** start RECORDS SHOWN **
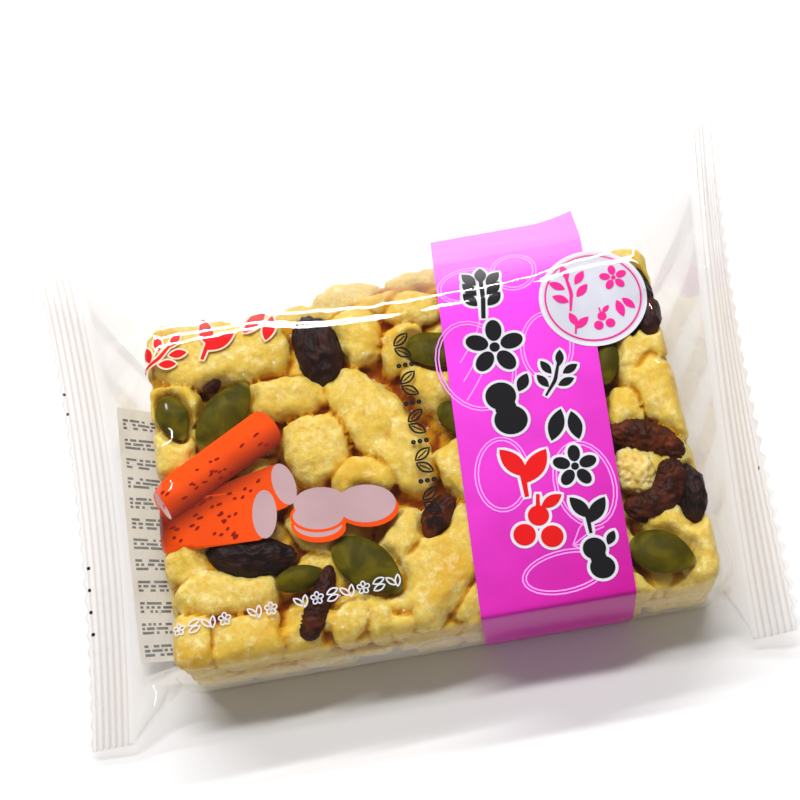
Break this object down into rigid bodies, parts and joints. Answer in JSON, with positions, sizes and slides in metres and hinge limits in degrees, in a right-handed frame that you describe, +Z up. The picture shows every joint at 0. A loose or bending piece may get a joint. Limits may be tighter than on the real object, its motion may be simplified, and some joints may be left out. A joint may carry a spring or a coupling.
{
  "type": "packed sachima sweet",
  "caption": "Pressed block of puffed dough with raisins and pumpkin seeds, sealed in clear printed film with crimped zigzag ends.",
  "frame": {"origin": "middle of the block's underside, on the surface that the pack rests on", "axes": "+X from the left end seal to the right one, +Y away from the picture's camera, +Z up through the printed side"},
  "size_m": [0.1319, 0.0954, 0.0218],
  "materials": {
    "pack": "clear glossy film over golden puffed dough",
    "film": "thin clear glossy film",
    "dough": "puffed dough with a grainy syrup glaze",
    "raisin": "wrinkled, sticky",
    "seed": "smooth green kernel with a faint sheen",
    "print_magenta": "printed ink under gloss film",
    "print_dark": "printed ink under gloss film",
    "print_white": "printed ink under gloss film",
    "print_red": "printed ink under gloss film",
    "print_orange": "printed ink under gloss film"
  },
  "bodies": {
    "root": {"sachima_pack": "pack"}
  },
  "joints": []
}
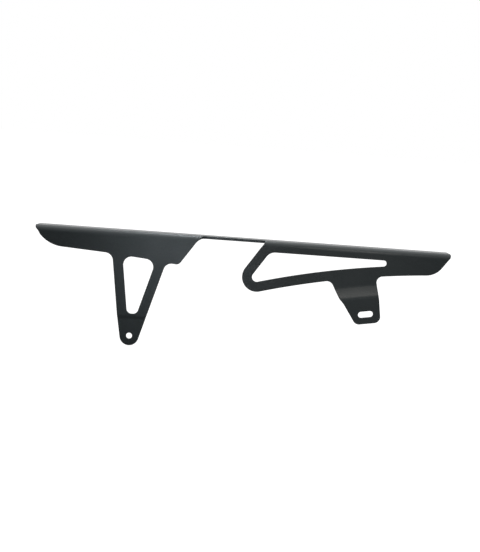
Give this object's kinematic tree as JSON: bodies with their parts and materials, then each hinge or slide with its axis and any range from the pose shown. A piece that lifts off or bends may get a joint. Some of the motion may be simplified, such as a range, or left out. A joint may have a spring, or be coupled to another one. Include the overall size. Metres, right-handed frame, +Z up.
{
  "type": "motorcycle chain guard",
  "caption": "Folded sheet-metal chain guard with a long top flange, two windowed side sections, a front bolt lug and a stepped rear tab with an adjusting slot.",
  "frame": {"origin": "centre of the front bolt hole, on the inner face of the front lug, which sits on the frame", "axes": "+X rearwards along the top fold, +Y inboard towards the chain, +Z up"},
  "size_m": [0.45, 0.035, 0.1239],
  "materials": {
    "powder_coat": "satin black powder coat with a fine orange peel"
  },
  "bodies": {
    "root": {"chain_guard": "powder_coat"}
  },
  "joints": []
}
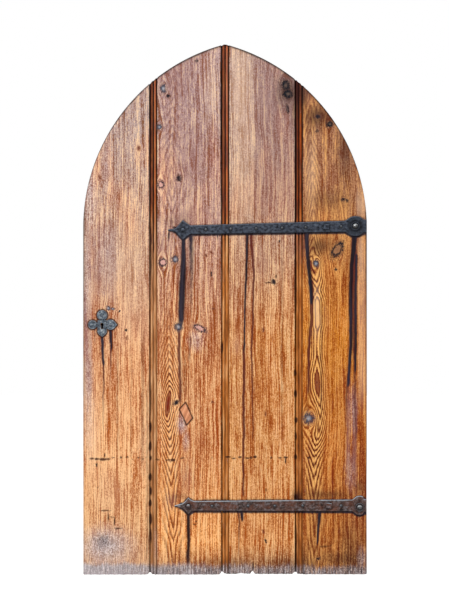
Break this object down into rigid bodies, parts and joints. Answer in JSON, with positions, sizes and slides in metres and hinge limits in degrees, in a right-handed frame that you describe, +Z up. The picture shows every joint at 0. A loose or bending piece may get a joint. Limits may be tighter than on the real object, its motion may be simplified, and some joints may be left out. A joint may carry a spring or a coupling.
{
  "type": "arched plank door",
  "caption": "Pointed-arch ledged and braced door leaf of beaded boards, on two forged strap hinges with pintle hooks, with a keyhole plate and a rim lock.",
  "frame": {"origin": "middle of the leaf's foot, at half the thickness of the boards", "axes": "+X from the lock edge to the hinge edge, +Y from the show face to the ledged back, +Z up along the boards"},
  "size_m": [1.05, 0.2007, 1.9641],
  "materials": {
    "board_wood": "weathered, bare, coarse grain",
    "back_wood": "sawn, bare, dry",
    "patch_wood": "bare, let in",
    "upper_iron": "forged, blackened, blue-grey",
    "lower_iron": "forged, brown rust bloom",
    "plate_iron": "hammered, grey, dull",
    "nail_iron": "forged, dark",
    "pintle_iron": "forged, dark, worn bright at the pin",
    "lock_iron": "blackened sheet",
    "bolt_steel": "filed, dull"
  },
  "bodies": {
    "pintles": {"pintle_upper": "pintle_iron", "pintle_lower": "pintle_iron"},
    "leaf": {"board_hinge_side": "board_wood", "board_inner_left": "board_wood", "board_inner_right": "board_wood", "board_lock_side": "board_wood", "brace_lower": "back_wood", "brace_lower_nails": "nail_iron", "brace_upper": "back_wood", "brace_upper_nails": "nail_iron", "keyhole_plate": "plate_iron", "keyhole_plate_nails": "plate_iron", "ledge_bottom": "back_wood", "ledge_bottom_nails": "nail_iron", "ledge_head": "back_wood", "ledge_head_nails": "nail_iron", "ledge_middle": "back_wood", "ledge_middle_nails": "nail_iron", "ledge_top": "back_wood", "ledge_top_nails": "nail_iron", "lock_case": "lock_iron", "lock_case_screws": "lock_iron", "lock_guide_stud": "lock_iron", "lock_plate": "lock_iron", "lock_screws": "lock_iron", "lock_wards": "lock_iron", "repair_patch": "patch_wood", "strap_lower": "lower_iron", "strap_lower_bolts": "lower_iron", "strap_lower_nails": "lower_iron", "strap_lower_nuts": "lower_iron", "strap_lower_roves": "lower_iron", "strap_lower_spike": "lower_iron", "strap_lower_washer": "lower_iron", "strap_upper": "upper_iron", "strap_upper_bolts": "upper_iron", "strap_upper_nails": "upper_iron", "strap_upper_nuts": "upper_iron", "strap_upper_roves": "upper_iron", "strap_upper_spike": "upper_iron", "strap_upper_washer": "upper_iron"},
    "bolt": {"lock_bolt": "bolt_steel", "lock_bolt_spring": "bolt_steel"}
  },
  "joints": [
    {"name": "door_swing", "type": "hinge", "parent": "pintles", "child": "leaf", "pos_m": [0.51094, 0.03506, 0.257], "axis": [0, 0, 1], "range_deg": [0, 105]},
    {"name": "bolt_slide", "type": "slide", "parent": "leaf", "child": "bolt", "axis": [-1, 0, 0], "range_m": [0, 0.022]}
  ]
}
** end RECORDS SHOWN **
=== EXERCISE ===
Which lines contain the word "that"? Copy each one.

=== FULL ANSWER ===
Break this object down into rigid bodies, parts and joints. Answer in JSON, with positions, sizes and slides in metres and hinge limits in degrees, in a right-handed frame that you describe, +Z up. The picture shows every joint at 0. A loose or bending piece may get a joint. Limits may be tighter than on the real object, its motion may be simplified, and some joints may be left out. A joint may carry a spring or a coupling.
  "frame": {"origin": "middle of the block's underside, on the surface that the pack rests on", "axes": "+X from the left end seal to the right one, +Y away from the picture's camera, +Z up through the printed side"},
Give this object's kinematic tree as JSON: bodies with their parts and materials, then each hinge or slide with its axis and any range from the pose shown. A piece that lifts off or bends may get a joint. Some of the motion may be simplified, such as a range, or left out. A joint may have a spring, or be coupled to another one. Include the overall size. Metres, right-handed frame, +Z up.
Break this object down into rigid bodies, parts and joints. Answer in JSON, with positions, sizes and slides in metres and hinge limits in degrees, in a right-handed frame that you describe, +Z up. The picture shows every joint at 0. A loose or bending piece may get a joint. Limits may be tighter than on the real object, its motion may be simplified, and some joints may be left out. A joint may carry a spring or a coupling.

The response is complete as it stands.